Report: Taxpayers funding animal tests for homemade abortions

by WorldTribune Staff, June 29, 2017

U.S. taxpayers are footing the bill for animal tests using substances that are widely known to be used as a way to induce “herbal abortions,” a report said.

The watchdog group White Coat Waste Project, citing government data from the National Toxicology Program (NTP), said two herbs on the program’s animal testing list – black cohosh and dong quai – are used in homemade abortions.

The National Toxicology Program (NPT) is engaged in hundreds of planned and ongoing animal tests for pesticides, industrial chemicals, foods, natural supplements and even cosmetics.

When the herbs are taken together it is similar to a “coat hanger abortion done in an alley,” a labor and delivery nurse told White Coat’s Alyssa Hackbarth.

According to the Livestrong website: “Some women use a combination of black cohosh, blue cohosh and dong quai to induce a miscarriage or abortion.

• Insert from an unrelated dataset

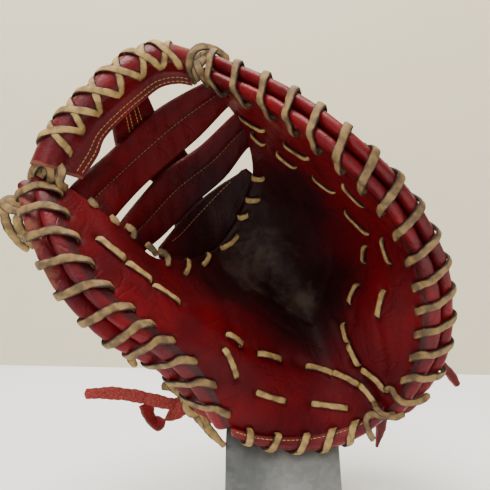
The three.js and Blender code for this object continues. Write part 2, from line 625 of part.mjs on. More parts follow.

The amount of herbs needed to induce miscarriage varies and some women may experience a miscarriage immediately and some women may not miscarry at all. Inducing a miscarriage without a physician’s supervision is dangerous and can result in an incomplete miscarriage, in which parts of the fetus can remain inside the uterus.”

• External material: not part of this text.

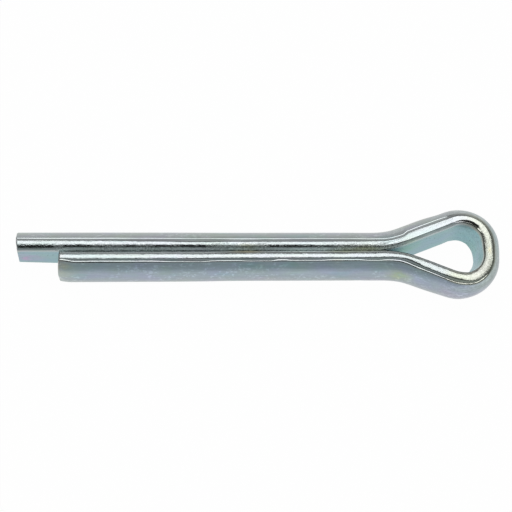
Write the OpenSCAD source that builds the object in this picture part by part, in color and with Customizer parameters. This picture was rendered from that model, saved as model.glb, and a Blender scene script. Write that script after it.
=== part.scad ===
// Cotter pin (split pin) for a 5 mm hole, folded from one length of half-round wire.
//
// The closed shank lies along X, on the axis of the hole. The origin is on that axis, where
// the flare under the eye comes to sit on the rim of the hole. +X points to the eye, and the
// plane of the eye is XY, so the pin lies as it does on a table: on the flat land that
// runs round one side of the wire. All sizes are in millimetres.

/* [Wire] */
// Diameter of the closed shank, over the backs of both legs
shank_d = 4.5; // [4:0.05:4.6]
// Width of the wire, between the two flat lands on its sides
wire_w = 3.9; // [3.4:0.05:4.2]
// Radius of the two edges of the flat face
edge_r = 0.25; // [0.1:0.05:0.5]

/* [Legs] */
// Diameter of the hole that the pin is made for
hole_d = 5; // [4.8:0.05:5.4]
// Length of the short leg, from the rim of the hole to its end
short_leg = 31.4; // [16:0.2:50]
// How far the long leg runs past the short leg
long_leg_extra = 3.7; // [2:0.1:4]
// Gap between the flat faces of the two legs
leg_gap = 0.1; // [0.06:0.02:0.4]
// Bevel that the shear leaves on the back of the short leg's end
short_bevel = 0.35; // [0.1:0.05:0.8]
// Bevel on the back of the long leg's end
long_bevel = 0.15; // [0.1:0.05:0.8]

/* [Eye] */
// Height of the opening of the eye, between its two flat faces
eye_opening = 4.52; // [4:0.04:5.2]
// Radius of the flat face round the two shoulders of the eye
shoulder_r = 1.7; // [1.2:0.05:1.9]
// Radius of the flat face round the blunt end of the eye
end_r = 3.7; // [3:0.05:5]
// Radius of the flat face in the neck, where each leg opens into the eye
neck_r = 9; // [5:0.25:12]
// Slope of the sides of the eye: rise over slanted length
side_slope = 0.352; // [0.28:0.004:0.4]

/* [Hidden] */
$fn = 96;

half_d = shank_d / 2;
wire_t = half_d - leg_gap / 2;
slant = asin(side_slope);
// Where the shoulder passes into the blunt end: the angle of that face from the X axis
shoulder_y = eye_opening / 2 - shoulder_r;
blunt = asin(shoulder_y / (end_r - shoulder_r));
// Straight side of the eye, between the end of the neck and the start of the shoulder
side_rise = shoulder_y + shoulder_r * cos(slant) - leg_gap / 2 - neck_r * (1 - cos(slant));
side_l = side_rise / side_slope;
// Length along X from the start of the neck to the middle of the blunt end's arc
eye_x = neck_r * sin(slant) + side_l * cos(slant) + shoulder_r * sin(slant)
      - (end_r - shoulder_r) * cos(blunt);
// Length along X from the start of the neck to the rim of the hole: the back of the wire
// curves out at the radius left between the flat face and the middle of the neck's arc
back_r = neck_r - wire_t;
seat_rise = hole_d / 2 - half_d;
seat_x = sqrt(back_r * back_r - pow(back_r - seat_rise, 2));
// Half-height of a core hidden in each joint, which makes neighbouring lengths of wire overlap
core = wire_t / 4;
room = 4 * (eye_opening + shank_d);

// Section of the wire. The flat face is on x = 0, the round back reaches x = wire_t, and the
// lands are at y = +wire_w / 2 and -wire_w / 2. Each land meets the back in a sharp crease.
module wire_section() {
  intersection() {
    translate([-leg_gap / 2, 0]) circle(half_d);
    union() {
      translate([edge_r, -wire_w / 2]) square([wire_t, wire_w]);
      translate([0, edge_r - wire_w / 2]) square([wire_t, wire_w - 2 * edge_r]);
      for (side = [-1, 1])
        translate([edge_r, side * (wire_w / 2 - edge_r)]) circle(edge_r);
    }
  }
}

// Lengths of wire start at the origin and run along +X, with the flat face on y = 0 and the
// round back towards +Y.
module straight(length) {
  rotate([90, 0, 90]) linear_extrude(length) wire_section();
}

// Moves what follows to the end of a bend. The middle of the bend is r below the flat face,
// or above it where r is negative, and the wire turns clockwise by the angle.
module after_bend(r, angle) {
  translate([0, -r, 0]) rotate([0, 0, -angle]) translate([0, r, 0]) children();
}

// Keeps what lies between the start of a bend and its end.
module trimmed_bend(r, angle) {
  intersection() {
    children();
    translate([0, -room, -room]) cube(2 * room);
    after_bend(r, angle) translate([-2 * room, -room, -room]) cube(2 * room);
  }
}

// Bend with the flat face inside.
module inward_bend(r, angle) {
  trimmed_bend(r, angle)
    translate([0, -r, 0]) rotate_extrude() translate([r, 0]) wire_section();
}

// Bend with the round back inside.
module outward_bend(r, angle) {
  trimmed_bend(-r, -angle)
    translate([0, r, 0]) rotate_extrude() translate([r, 0]) mirror([1, 0]) wire_section();
}

// Core across a joint, inside the wire.
module joint_core() {
  translate([-core, core, -core]) cube(2 * core);
}

// Leg, with the back of its end bevelled.
module leg(length, bevel) {
  difference() {
    straight(length);
    translate([length, wire_t - bevel, 0]) rotate([0, 0, 45])
      translate([0, -room / 2, -room / 2]) cube(room);
  }
}

// One half of the pin, from the middle of the eye's blunt end, round the shoulder, down the
// straight side, through the neck and along the leg.
module half_pin(leg_l, bevel) {
  shoulder = 90 - blunt + slant;
  inward_bend(end_r, blunt);
  after_bend(end_r, blunt) {
    joint_core();
    inward_bend(shoulder_r, shoulder);
    after_bend(shoulder_r, shoulder) {
      joint_core();
      straight(side_l);
      translate([side_l, 0, 0]) {
        joint_core();
        outward_bend(neck_r, slant);
        after_bend(-neck_r, -slant) {
          joint_core();
          leg(leg_l - seat_x, bevel);
        }
      }
    }
  }
}

module cotter_pin() {
  color("LightSteelBlue")
    translate([eye_x - seat_x, 0, 0]) {
      translate([end_r, 0, 0]) rotate([0, 0, -90])
        mirror([1, 0, 0]) half_pin(short_leg + long_leg_extra, long_bevel);
      translate([end_r, 0, 0]) rotate([0, 0, -90]) half_pin(short_leg, short_bevel);
    }
}

cotter_pin();
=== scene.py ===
"""Looks of the cotter pin: one length of half-round wire, zinc plated, folded back on itself."""

import math

import bpy
import numpy as np
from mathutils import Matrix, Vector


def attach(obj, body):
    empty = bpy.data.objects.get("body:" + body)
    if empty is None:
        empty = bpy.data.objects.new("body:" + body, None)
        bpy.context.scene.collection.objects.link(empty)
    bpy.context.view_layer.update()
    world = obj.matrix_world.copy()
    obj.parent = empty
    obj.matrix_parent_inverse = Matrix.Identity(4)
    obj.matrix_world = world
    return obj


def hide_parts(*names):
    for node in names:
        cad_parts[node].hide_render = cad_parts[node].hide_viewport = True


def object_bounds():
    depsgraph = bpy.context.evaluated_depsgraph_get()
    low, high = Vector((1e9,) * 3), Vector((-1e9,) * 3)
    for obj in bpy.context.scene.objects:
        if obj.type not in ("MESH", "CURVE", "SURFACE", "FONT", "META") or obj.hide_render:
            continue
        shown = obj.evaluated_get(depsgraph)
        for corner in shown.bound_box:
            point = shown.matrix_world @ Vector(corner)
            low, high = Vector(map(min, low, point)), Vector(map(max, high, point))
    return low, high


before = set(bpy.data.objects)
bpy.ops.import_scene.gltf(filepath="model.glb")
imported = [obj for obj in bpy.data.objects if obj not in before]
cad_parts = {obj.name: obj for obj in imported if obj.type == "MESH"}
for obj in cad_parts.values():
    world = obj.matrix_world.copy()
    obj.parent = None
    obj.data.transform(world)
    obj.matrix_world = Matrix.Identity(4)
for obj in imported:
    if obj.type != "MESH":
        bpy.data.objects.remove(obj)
cad_low, cad_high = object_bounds()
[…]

The NTP is either conducting or planning to conduct nine separate poisoning tests on animals for dong quai, Hackbarth said in a June 28 report in The Weekly Standard.

One of the tests is for “developmental toxicity,” which requires force-feeding pregnant rats massive doses of the compound and then killing the animals, cutting out their fetuses and dissecting them.

For black cohosh, 12 different animal toxicity tests have already been conducted and another is in the works, the report said.

More than 60 lawmakers in Congress are backing a bill, the Federal Accountability in Chemical Testing (FACT) Act, that would improve disclosure by federal agencies about the hundreds of ongoing taxpayer-funded animal tests.

The FACT Act will require NTP and other agencies to publicly report how many animals they use in toxicity testing, and for what purposes.

“ ‘Science’ shouldn’t mean running grotesque and cruel tests of backdoor abortifacients on animals,” Hackbarth said.

Hackbarth noted that the animal tests are likely “a waste of money.”

According to Science magazine: “Animal-based testing is expensive and time-consuming, morally and ethically troubling, and most significantly, often a poor predictor of human toxicity.”

The Science article said that modern testing methods like in vitro tests (tests performed outside a living organism) can cost 30 times less than animal testing and take weeks, instead of months or years.